Bill Donohue
As a veteran who loves America, and as a proud Catholic, I am delighted that the Catholic League is showcasing the religious roots of our freedoms on a digital billboard in Times Square. Besides tourists, soccer fans from all over the world will be in town for the World Cup, and many will gather in Times Square for the festivities. Our message will be seen by millions over the two-week period prior to the Fourth of July.
On pp. 7-9 in this issue of Catalyst, you will see a report, prepared by our staff, on the status of religious liberty, racial and ethnic minorities, and women that existed in 1776 and that exists today. We have a short summary comparing conditions in the USA to that of Latin America, Africa, the Middle East, Eurasia (Russia), Europe and Asia.
My reason for this assignment is to challenge the left-wing notion that the USA is an inherently flawed nation that never lives up to its promises. Really? Compared to what? Compared to other parts of the world? They’ve got to be kidding.
This is something that has bugged me for decades. When I taught a college course on Social Problems, I assigned a textbook that covered a wide range of subjects: racial and ethnic groups, the poor, women, and many other categories. Invariably, students learned how unjust America is. It was more radical propaganda than anything else.
I countered by discussing how each of these classes of people fared in 1776 and how they fare today. The progress was incredible. I then discussed how these same classes of people are doing today around the world. My goal was to put in historical and cross-cultural context how people were treated in the past and how they are treated today, in the USA and abroad. That is a realistic yardstick to measure progress.
The problem with textbooks on Social Problems is the same with contemporary analysis of America— the comparison is not between where we were, and where other countries are today; it is between existing conditions and some never-never land.
This approach found root in the Enlightenment, during the seventeenth and eighteenth centuries. It was common then, and it is common today, to compare current conditions to the ideal. This conclusion is contrived and ordained: of course current conditions are found wanting. Today, left-wing professors use the blackboard to describe their utopian vision of how people should be treated, and then they can do what they delight in doing— showing how we failed.
We didn’t fail—they did. They failed their students by comparing America today to some fairy land of perfection. That is not realistic. And by the way, who are they to complain? Take a close look at their lives and it will soon be revealed how dramatically flawed they are. Worse, take a good look at the Marxist countries they have supported historically, and then do a body count.
Take slavery. Harvard sociologist Orland Patterson has done the best work on this subject, and he noted that there is not a single place in the world which has not experienced slavery. When the USA was founded, only in western Europe was there no slavery. It was not declared illegal in Africa until 1981, and it still exists in several parts of the continent today.

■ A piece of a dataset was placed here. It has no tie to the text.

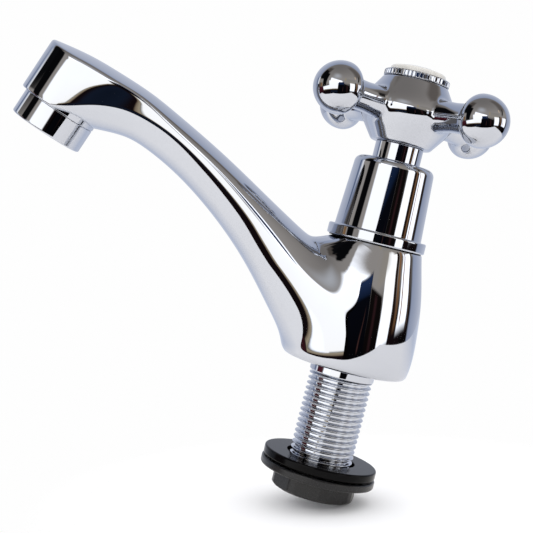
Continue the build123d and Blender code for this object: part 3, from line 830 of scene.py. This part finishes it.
def handle_cross():
    """Hub, arms and balls as one closed skin, drawn onto the distance field."""
    bottom, top = heights("handle_cross")
    bm = bmesh.new()
    hub = [(0, bottom)] + [(float(hub_radius(z)), z) for z in np.linspace(bottom, top, 24)] + [(0, top)]
    revolve(bm, hub, segments=96)
    for k in range(arm_count):
        turn = Matrix.Rotation(radians(arm_turn + 360 * k / arm_count), 4, "Z")
        place = Matrix.Translation((0, 0, handle_height)) @ turn @ Matrix.Rotation(radians(90), 4, "Y")
        start, end = arm_places[0], arm_reach - 3.0
        neck = [(0, start)] + [(float(arm_radius(s)), s) for s in np.linspace(start, end, 12)] + [(0, end)]
        revolve(bm, neck, segments=48, place=place)
        ball = []
        for a in np.linspace(0, pi, 33):
            length = ball_inner_length if a < pi / 2 else ball_dome_length
            ball.append((ball_radius * sin(a), arm_reach - length * cos(a)))
        revolve(bm, ball, segments=48, place=place)
    bmesh.ops.remove_doubles(bm, verts=bm.verts, dist=0.0005)
    bmesh.ops.recalc_face_normals(bm, faces=bm.faces)
    rough = bpy.data.meshes.new("handle_rough")
    bm.to_mesh(rough)
    bm.free()
    block = show("handle_rough", rough)
    skin = block.modifiers.new("skin", "REMESH")
    skin.mode = "VOXEL"
    skin.voxel_size = handle_voxel
    mesh = settled(block)
    points = np.zeros(len(mesh.vertices) * 3)
    mesh.vertices.foreach_get("co", points)
    points = points.reshape(-1, 3)
    # The points step onto the field's skin, by no more than 0.3 mm at a time
    for _ in range(12):
        value = handle_field(points)
        way = slope(handle_field, points)
        points = points - way * np.clip(value / np.maximum((way**2).sum(1), 0.2), -0.3, 0.3)[:, None]
    way = slope(handle_field, points)
    way /= np.linalg.norm(way, axis=1)[:, None]
    mesh.vertices.foreach_set("co", (points * MM).ravel())
    mesh.name = "handle_cross_skin"
    mesh.shade_smooth()
    mesh.normals_split_custom_set_from_vertices(way.tolist())
    place_piece("handle_cross_skin", mesh, "handle_cross")


# Pieces made by geometry node trees


def grown(name, build, values):
    """Builds a node tree, runs it on an empty mesh with the given values, and returns what it makes as a bmesh."""
    tree = bpy.data.node_groups.new(name, "GeometryNodeTree")
    tree.interface.new_socket("Geometry", in_out="OUTPUT", socket_type="NodeSocketGeometry")
    sockets = {}
    for label, value in values.items():
        kind = {int: "NodeSocketInt", float: "NodeSocketFloat"}.get(type(value), "NodeSocketMaterial")
        sockets[label] = tree.interface.new_socket(label, in_out="INPUT", socket_type=kind)
    start = add(tree, "NodeGroupInput")
    made = build(tree, start.outputs)
    real = add(tree, "GeometryNodeRealizeInstances", {"Geometry": made})
    painted = add(tree, "GeometryNodeSetMaterial", {"Geometry": real.outputs[0], "Material": start.outputs["Finish"]})
    add(tree, "NodeGroupOutput", {"Geometry": painted.outputs[0]})
    holder = show(name, bpy.data.meshes.new(name))
    modifier = holder.modifiers.new(name, "NODES")
    modifier.node_group = tree
    for label, value in values.items():
        modifier[sockets[label].identifier] = value
    holder.update_tag()
    bm = bmesh.new()
    bm.from_mesh(settled(holder))
    return bm


def flat_grid(tree, around, rows):
    """A flat grid, to be wrapped round the axis, with each point's share of the way round and of the way up."""
    size = {"Size X": 1.0, "Size Y": 1.0, "Vertices X": around, "Vertices Y": rows}
    grid = add(tree, "GeometryNodeMeshGrid", size).outputs["Mesh"]
    place = add(tree, "ShaderNodeSeparateXYZ", {0: add(tree, "GeometryNodeInputPosition").outputs[0]})
    turn = add(tree, "ShaderNodeMath", {0: place.outputs["X"], 1: 0.5}, operation="ADD").outputs[0]
    rise = add(tree, "ShaderNodeMath", {0: place.outputs["Y"], 1: 0.5}, operation="ADD").outputs[0]
    return grid, turn, rise


def wrapped(tree, grid, turn, radius, z):
    """The grid with its points moved to their radius and height round the axis."""
    angle = add(tree, "ShaderNodeMath", {0: turn, 1: 2 * pi}, operation="MULTIPLY").outputs[0]
    place = {"Z": z}
    for axis, part in (("X", "COSINE"), ("Y", "SINE")):
        share = add(tree, "ShaderNodeMath", {0: angle}, operation=part).outputs[0]
        place[axis] = add(tree, "ShaderNodeMath", {0: radius, 1: share}, operation="MULTIPLY").outputs[0]
    spot = add(tree, "ShaderNodeCombineXYZ", place).outputs[0]
    return add(tree, "GeometryNodeSetPosition", {"Geometry": grid, "Position": spot}).outputs[0]


def line_bore(bm, ends, radius, count):
    """Closes a tube's open ends, at two heights, with flat rings of faces, and lines its bore."""
    rims = [e for e in bm.edges if len(e.link_faces) == 1]
    bore = []
    for height in ends:
        outer = [e for e in rims if all(abs(v.co.z - height) < 0.01 for v in e.verts)]
        angles = [2 * pi * k / count for k in range(count)]
        ring = [bm.verts.new((radius * cos(a), radius * sin(a), height)) for a in angles]
        inner = [bm.edges.new((ring[k], ring[(k + 1) % count])) for k in range(count)]
        bmesh.ops.bridge_loops(bm, edges=outer + inner)
        bore += inner
    bmesh.ops.bridge_loops(bm, edges=bore)


def helix_tree(tree, given):
    """A thread: a grid wrapped round the axis, whose rows climb one pitch per turn and whose radius
    follows a rounded V between root and crest. It is longer than the tail and is cut to length later."""
    around, rows_per_turn = 96, 16
    grid, turn, climb = flat_grid(tree, around + 1, rows_per_turn * thread_turns + 1)
    turns = add(tree, "ShaderNodeMath", {0: climb, 1: given["Turns"]}, operation="MULTIPLY").outputs[0]
    height = add(tree, "ShaderNodeMath", {0: turns, 1: turn}, operation="ADD").outputs[0]
    rise = add(tree, "ShaderNodeMath", {0: height, 1: given["Pitch"]}, operation="MULTIPLY").outputs[0]
    z = add(tree, "ShaderNodeMath", {0: rise, 1: given["Bottom"]}, operation="ADD").outputs[0]
    flank = add(tree, "ShaderNodeMath", {0: turns, 1: 0.5}, operation="PINGPONG").outputs[0]
    form = {"Value": flank, "From Min": 0.2, "From Max": 0.42, "To Min": given["Root"], "To Max": given["Crest"]}
    radius = add(tree, "ShaderNodeMapRange", form, interpolation_type="SMOOTHSTEP").outputs["Result"]
    return wrapped(tree, grid, turn, radius, z)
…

In our country, the Founders could have done what the revolutionary winners have always done—rule with an iron fist. Instead, they did something that to this day is a freak: they wrote a Constitution that literally took power away from them. They came up with three branches of government (the executive, legislative and judicial) and three sectors of control (the federal, state and local).

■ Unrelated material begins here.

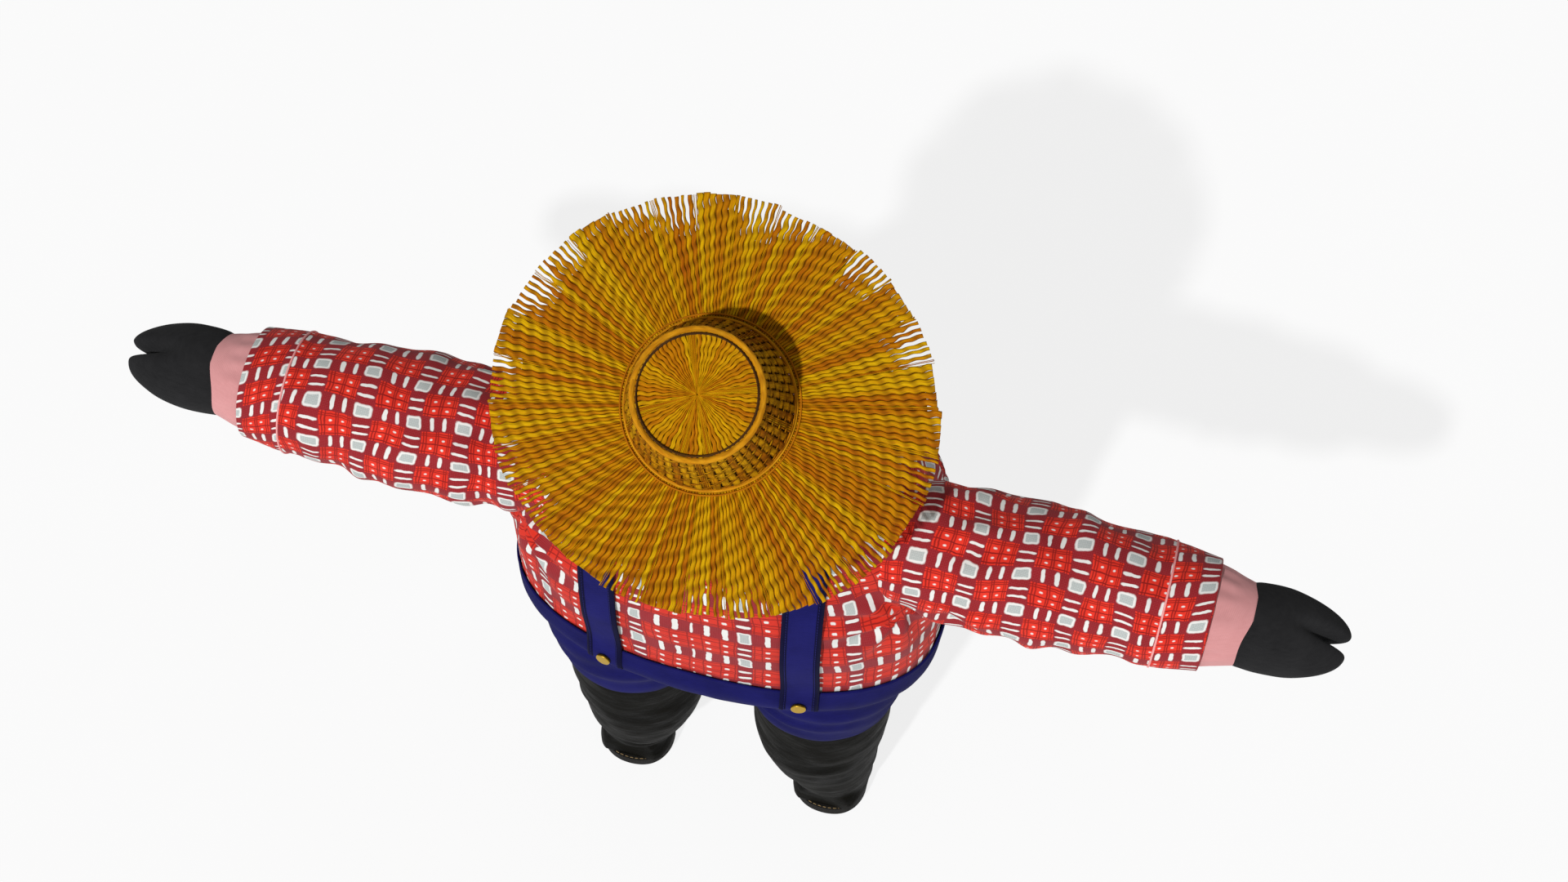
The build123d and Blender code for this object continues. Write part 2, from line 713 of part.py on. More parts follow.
with BuildPart() as head:
    across_skull = Plane(
        origin=SKULL, x_dir=(1, 0, 0), z_dir=(0, -HAT_AXIS.Z, HAT_AXIS.Y)
    )
    with BuildSketch(across_skull):
        with BuildLine():
            EllipticalCenterArc((0, 0), HEAD_R, HEAD_LONG, -90, arc_size=180)
            Line((0, HEAD_LONG), (0, -HEAD_LONG))
        make_face()
    revolve(axis=Axis(SKULL, HAT_AXIS))
    with BuildSketch(Plane(origin=(0, JOWL_Y, JOWL_Z), x_dir=(1, 0, 0), z_dir=(0, -1, 0))):
        with BuildLine():
            EllipticalCenterArc((0, 0), JOWL_R, JOWL_HALF_HEIGHT, -90, arc_size=180)
            Line((0, JOWL_HALF_HEIGHT), (0, -JOWL_HALF_HEIGHT))
        make_face()
    revolve(axis=Axis((0, JOWL_Y, JOWL_Z), (0, 0, 1)))
    with BuildSketch(Plane.XY.offset(SOCKET_LOW_Z - 20)):
        with Locations((0, SPINE_Y)):
            Circle(SOCKET_R)
    extrude(amount=SOCKET_TOP_Z - SOCKET_LOW_Z + 20, mode=Mode.SUBTRACT)
finish(head, "head")

with BuildPart() as snout:
    loft([
        disc(Plane(origin=(0, SNOUT_BASE_Y, SNOUT_Z), z_dir=(0, -1, 0)), 37),
        disc(Plane(origin=(0, SNOUT_TIP_Y + 20, SNOUT_Z), z_dir=(0, -1, 0)), 35),
        disc(Plane(origin=(0, SNOUT_TIP_Y, SNOUT_Z), z_dir=(0, -1, 0)), 41),
    ])
    fillet(snout.faces().sort_by(Axis.Y)[0].edges(), 5)
    add(head.part, mode=Mode.SUBTRACT)
    with BuildSketch(Plane(origin=(0, SNOUT_TIP_Y, SNOUT_Z), x_dir=(1, 0, 0), z_dir=(0, -1, 0))):
        with Locations((-14, 4), (14, 4)):
            Ellipse(5, 8)
    extrude(amount=-5, mode=Mode.SUBTRACT)
finish(snout, "snout")

with BuildPart() as eyes:
    for side in (1, -1):
        with Locations(surface_spot(head, side * EYE_X, EYE_Z, -1)[0]):
            Sphere(EYE_R)
    add(head.part, mode=Mode.SUBTRACT)
finish(eyes, "eyes")

for name, side in SIDES:
    droop = Vector(side * cos(radians(48)), -0.12, -sin(radians(48))).normalized()
    across_ear = Vector(0.1 * side, 1, 0.1).normalized()
    ear_plane = Plane(
        origin=(side * 76, SPINE_Y - 12, 1140),
        x_dir=droop,
        z_dir=droop.cross(across_ear) * side,
    )
    with BuildPart() as ear:
        with BuildSketch(ear_plane):
            with BuildLine():
                Spline(
                    (0, -EAR_HALF * 0.7), (EAR_LONG * 0.45, -EAR_HALF), (EAR_LONG, 0),
                    tangents=((1, -0.4), (0.5, 1)),
                )
                Spline(
                    (EAR_LONG, 0), (EAR_LONG * 0.45, EAR_HALF), (0, EAR_HALF * 0.7),
                    tangents=((-0.5, 1), (-1, -0.4)),
                )
                Line((0, EAR_HALF * 0.7), (0, -EAR_HALF * 0.7))
            make_face()
        extrude(amount=EAR_THICK / 2, both=True)
        add(head.part, mode=Mode.SUBTRACT)
    finish(ear, f"ear_{name}")

# ---- Hat: lifts off along its own axis ---------------------------------------------------

CROWN_BASE = BRIM_THICK
RING = 4.0
BAND_TOP = 28.0
BAND_THICK = 1.5


def crown_radius(rise, inset=0.0):
    """The crown's outside, or a cone inside it, at this height over the brim's underside."""
    share = (rise - CROWN_BASE) / (CROWN_HEIGHT - CROWN_BASE)
    return CROWN_LOW_R + share * (CROWN_TOP_R - CROWN_LOW_R) - inset


HAT_SECTION = Plane(
    origin=HAT_PLANE.origin, x_dir=(1, 0, 0), z_dir=(0, -HAT_AXIS.Z, HAT_AXIS.Y)
)
HAT_SPIN = Axis(HAT_PLANE.origin, HAT_AXIS)

with BuildPart() as hat_brim:
    with BuildSketch(HAT_PLANE):
        with Locations((BRIM_SHIFT, 0)):
            Ellipse(BRIM_LONG, BRIM_SHORT, rotation=BRIM_TURN)
        Circle(crown_radius(CROWN_BASE, CROWN_WALL), mode=Mode.SUBTRACT)
    extrude(amount=BRIM_THICK)
finish(hat_brim, "hat_brim")

ceiling = CROWN_HEIGHT - CROWN_WALL
with BuildPart() as hat_crown:
    with BuildSketch(HAT_SECTION):
        with BuildLine():
            Polyline(
                (crown_radius(CROWN_BASE, CROWN_WALL), CROWN_BASE),
                (crown_radius(CROWN_BASE), CROWN_BASE),
                (crown_radius(CROWN_HEIGHT), CROWN_HEIGHT),
                (0, CROWN_HEIGHT),
                (0, ceiling),
                (crown_radius(ceiling, CROWN_WALL), ceiling),
                close=True,
            )
        make_face()
    revolve(axis=HAT_SPIN)
finish(hat_crown, "hat_crown")

with BuildPart() as hat_rings:
    with BuildSketch(HAT_SECTION):
        with BuildLine():
            Polyline(
                (crown_radius(CROWN_BASE), CROWN_BASE),
                (crown_radius(CROWN_BASE) + RING, CROWN_BASE),
                (crown_radius(CROWN_BASE) + RING, CROWN_BASE + RING),
                (crown_radius(CROWN_BASE + 2 * RING), CROWN_BASE + 2 * RING),
                close=True,
            )
        make_face()
        with BuildLine():
            Polyline(
                (crown_radius(CROWN_HEIGHT - 2 * RING), CROWN_HEIGHT - 2 * RING),
                (crown_radius(CROWN_HEIGHT) + RING, CROWN_HEIGHT - RING),
                (crown_radius(CROWN_HEIGHT) + RING, CROWN_HEIGHT),
                (crown_radius(CROWN_HEIGHT), CROWN_HEIGHT + RING),
                (crown_radius(CROWN_HEIGHT) - RING, CROWN_HEIGHT),
                (crown_radius(CROWN_HEIGHT), CROWN_HEIGHT),
                close=True,
            )
        make_face()
    revolve(axis=HAT_SPIN)
finish(hat_rings, "hat_rings")

band_inset = CROWN_WALL + GAP
with BuildPart() as hat_sweatband:
    with BuildSketch(HAT_SECTION):
        with BuildLine():
            Polyline(
                (crown_radius(CROWN_BASE, band_inset), CROWN_BASE),
                (crown_radius(BAND_TOP, band_inset), BAND_TOP),
                (crown_radius(BAND_TOP, band_inset + BAND_THICK), BAND_TOP),
                (crown_radius(CROWN_BASE, band_inset + BAND_THICK), CROWN_BASE),
                close=True,
            )
        make_face()
    revolve(axis=HAT_SPIN)
finish(hat_sweatband, "hat_sweatband")
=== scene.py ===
"""Looks of the stuffed farmer scarecrow: straw hat, plaid shirt, navy shorts with braces, boots."""

import json
import random
from math import cos, pi, radians, sin

import bpy
import numpy as np
from mathutils import Matrix, Vector, noise
from mathutils.bvhtree import BVHTree


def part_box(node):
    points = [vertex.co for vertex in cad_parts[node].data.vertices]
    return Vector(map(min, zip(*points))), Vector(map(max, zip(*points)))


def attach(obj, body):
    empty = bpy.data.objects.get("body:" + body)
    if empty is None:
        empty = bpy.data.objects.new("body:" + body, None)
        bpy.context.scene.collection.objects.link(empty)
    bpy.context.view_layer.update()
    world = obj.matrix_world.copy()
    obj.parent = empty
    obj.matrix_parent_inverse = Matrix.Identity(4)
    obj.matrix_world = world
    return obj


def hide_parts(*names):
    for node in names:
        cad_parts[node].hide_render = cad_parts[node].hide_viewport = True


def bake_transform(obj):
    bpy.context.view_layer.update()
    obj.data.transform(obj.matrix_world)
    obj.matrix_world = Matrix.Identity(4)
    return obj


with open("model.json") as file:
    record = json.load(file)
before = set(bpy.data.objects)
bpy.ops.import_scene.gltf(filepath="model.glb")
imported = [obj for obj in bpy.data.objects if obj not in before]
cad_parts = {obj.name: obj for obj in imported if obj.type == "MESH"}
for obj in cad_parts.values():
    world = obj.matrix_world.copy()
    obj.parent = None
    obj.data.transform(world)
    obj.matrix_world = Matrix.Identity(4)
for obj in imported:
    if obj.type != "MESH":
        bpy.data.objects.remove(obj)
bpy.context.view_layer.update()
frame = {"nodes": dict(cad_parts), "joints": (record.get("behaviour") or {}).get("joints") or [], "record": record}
nodes = frame["nodes"]
SIDES = (("left", 1), ("right", -1))


def middle(name):
    """The middle of a CAD node's box."""
    low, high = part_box(name)
    return (low + high) / 2


# ---- Places taken from the frame ----------------------------------------------------

# Each arm's line, and how far out its cuff, its hoof and the hoof's tip are.
ARM = {
    name: {
        "y": middle(f"sleeve_{name}").y,
        "z": middle(f"sleeve_{name}").z,
        "cuff": max(abs(c.x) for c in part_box(f"sleeve_{name}")),
        "hoof": min(abs(c.x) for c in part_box(f"hoof_{name}")),
        "tip": max(abs(c.x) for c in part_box(f"hoof_{name}")),
    }
    for name, side in SIDES
}
BODY_Y = 0.008           # the trunk's upright line
HEM_Z, WAIST_Z = (c.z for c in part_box("shorts"))
# The hat's own axes: LIFT along its crown, HAT_X to the figure's left, HAT_Y to its back.
LIFT = Vector(next(j for j in frame["joints"] if j["name"] == "hat_lift")["axis"]).normalized()
HAT_X = Vector((1, 0, 0))
HAT_Y = LIFT.cross(HAT_X)
BRIM_THICK = 0.005
BRIM_MIDDLE = middle("hat_brim") - LIFT * BRIM_THICK / 2
HAT = BRIM_MIDDLE + HAT_X * (middle("hat_rings").x - BRIM_MIDDLE.x)
BRIM_SHIFT = BRIM_MIDDLE.x - HAT.x                            # the brim sits a little to one side
BRIM_LONG, BRIM_SHORT, BRIM_TURN = 0.252, 0.228, radians(-10)     # half axes of the brim's oval
CROWN_LOW, CROWN_TOP, CROWN_HEIGHT = 0.093, 0.069, 0.112          # radii and height

# height, half width, depth in front, depth behind
TRUNK = np.array((
    (0.470, 0.165, 0.120, 0.066), (0.492, 0.218, 0.160, 0.086), (0.520, 0.246, 0.190, 0.106),
    (0.560, 0.262, 0.215, 0.130), (0.600, 0.270, 0.232, 0.146), (0.643, 0.272, 0.240, 0.140),
    (0.690, 0.273, 0.245, 0.140), (0.740, 0.273, 0.245, 0.143), (0.800, 0.268, 0.236, 0.140),
    (0.859, 0.256, 0.212, 0.134), (0.900, 0.242, 0.182, 0.128), (0.940, 0.226, 0.150, 0.120),
    (0.968, 0.196, 0.122, 0.111), (0.986, 0.150, 0.094, 0.098), (0.996, 0.104, 0.070, 0.084),
    (1.002, 0.062, 0.048, 0.072),
))
TRUNK_OVAL = 2.35        # 2 would be an ellipse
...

If they had been like all of those who came before them, they would have engaged in a power grab, crafting an all-powerful executive branch at the federal level. Our freedoms today derive from their willingness to divest themselves of the power they achieved.
The Declaration of Independence made plain that our rights are unalienable and that they come from God, our Creator, not government. There were plenty of shortcomings in 1776, but without the Declaration, the struggle for greater rights could not have taken place. Rev. Martin Luther King Jr. understood this—he explicitly heralded the Declaration as the prime measure that African Americans could access to achieve equal rights.
If King understood this verity, why don’t our carping critics? There is a sizable segment in our society today which is fixated on the worst elements in American history. Many of their observations are demonstrably false and this can easily be disproven. But we don’t have to go tit-for-tat with them. We just need to ask one question: If America is so bad, why do people from all over the world want to live here? Why do all of these non-white people want to live in a country ruled by “white supremacists”? It is such bunk.
We have much to be thankful for in 2026. Happy Birthday America!